→ WHAT THE TASK REQUIRES
The listing below should be copied in full, word for word.

+ + + + + + +

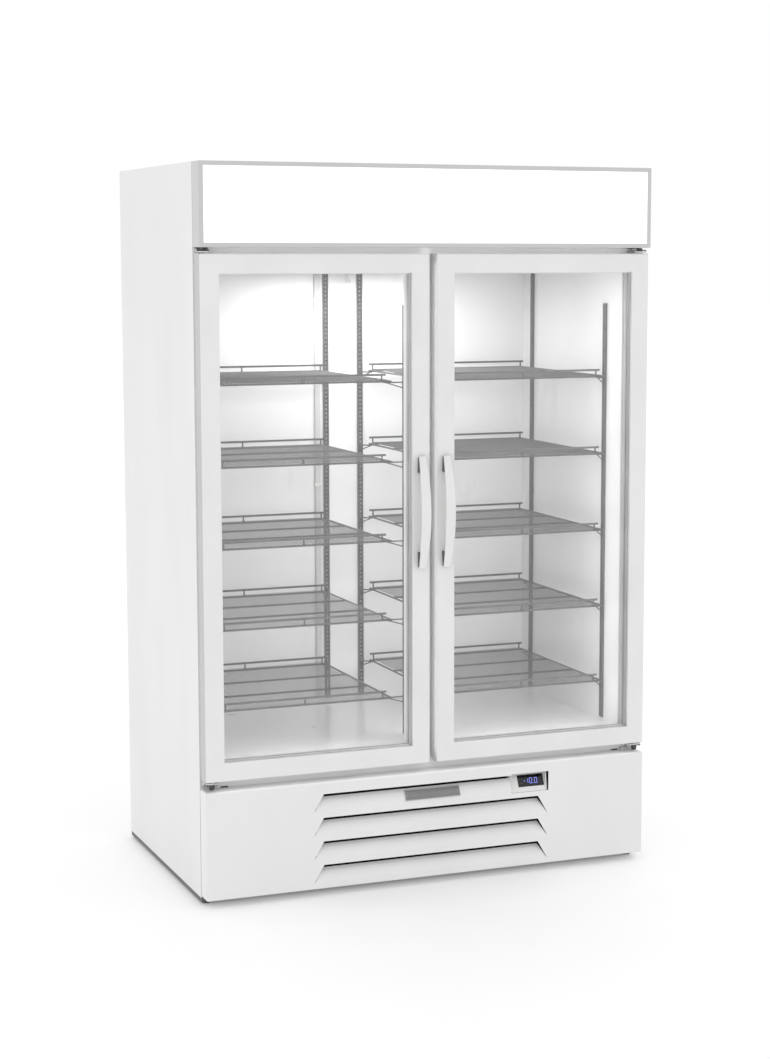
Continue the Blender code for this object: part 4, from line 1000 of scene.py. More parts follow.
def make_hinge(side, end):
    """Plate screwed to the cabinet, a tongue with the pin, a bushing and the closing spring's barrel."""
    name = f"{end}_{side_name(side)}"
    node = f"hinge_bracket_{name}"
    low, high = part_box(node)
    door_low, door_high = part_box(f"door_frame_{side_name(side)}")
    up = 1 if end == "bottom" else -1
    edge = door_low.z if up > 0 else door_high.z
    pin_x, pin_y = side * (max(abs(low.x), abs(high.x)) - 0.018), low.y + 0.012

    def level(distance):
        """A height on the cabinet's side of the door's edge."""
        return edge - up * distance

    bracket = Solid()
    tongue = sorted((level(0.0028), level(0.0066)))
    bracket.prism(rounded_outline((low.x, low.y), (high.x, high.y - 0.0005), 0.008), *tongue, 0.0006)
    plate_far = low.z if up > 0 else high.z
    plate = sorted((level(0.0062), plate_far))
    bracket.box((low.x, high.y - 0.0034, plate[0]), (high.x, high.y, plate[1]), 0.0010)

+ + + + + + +

→ TASK RESPONSE
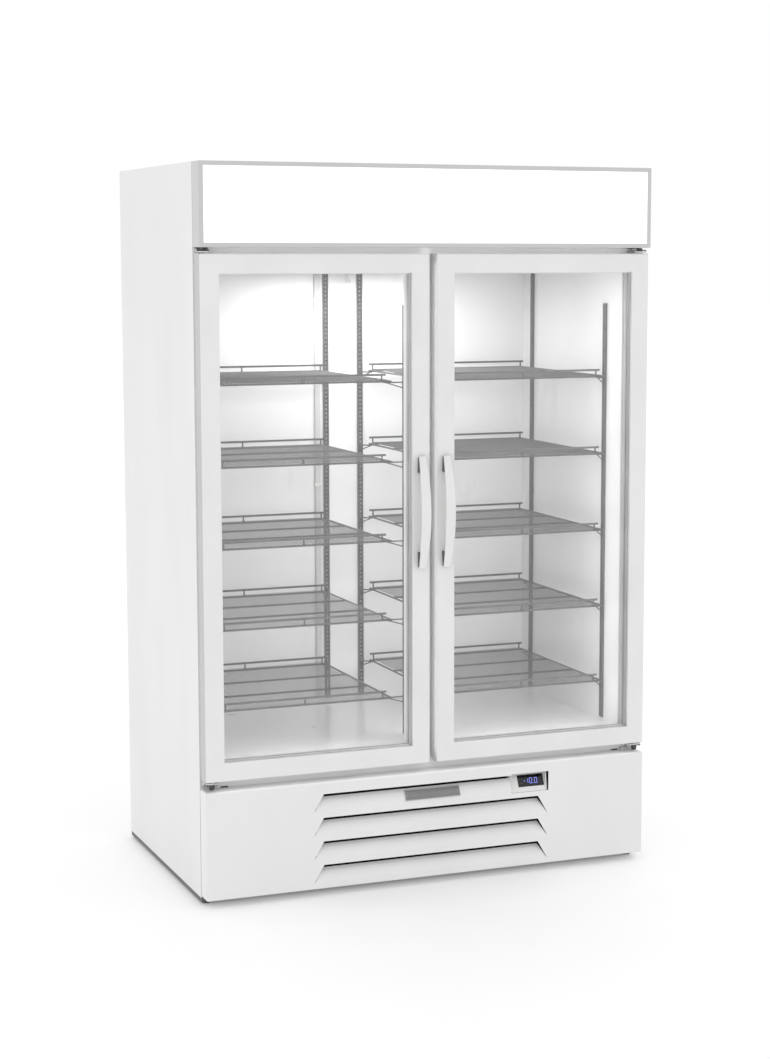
Continue the Blender code for this object: part 4, from line 1000 of scene.py. More parts follow.
def make_hinge(side, end):
    """Plate screwed to the cabinet, a tongue with the pin, a bushing and the closing spring's barrel."""
    name = f"{end}_{side_name(side)}"
    node = f"hinge_bracket_{name}"
    low, high = part_box(node)
    door_low, door_high = part_box(f"door_frame_{side_name(side)}")
    up = 1 if end == "bottom" else -1
    edge = door_low.z if up > 0 else door_high.z
    pin_x, pin_y = side * (max(abs(low.x), abs(high.x)) - 0.018), low.y + 0.012

    def level(distance):
        """A height on the cabinet's side of the door's edge."""
        return edge - up * distance

    bracket = Solid()
    tongue = sorted((level(0.0028), level(0.0066)))
    bracket.prism(rounded_outline((low.x, low.y), (high.x, high.y - 0.0005), 0.008), *tongue, 0.0006)
    plate_far = low.z if up > 0 else high.z
    plate = sorted((level(0.0062), plate_far))
    bracket.box((low.x, high.y - 0.0034, plate[0]), (high.x, high.y, plate[1]), 0.0010)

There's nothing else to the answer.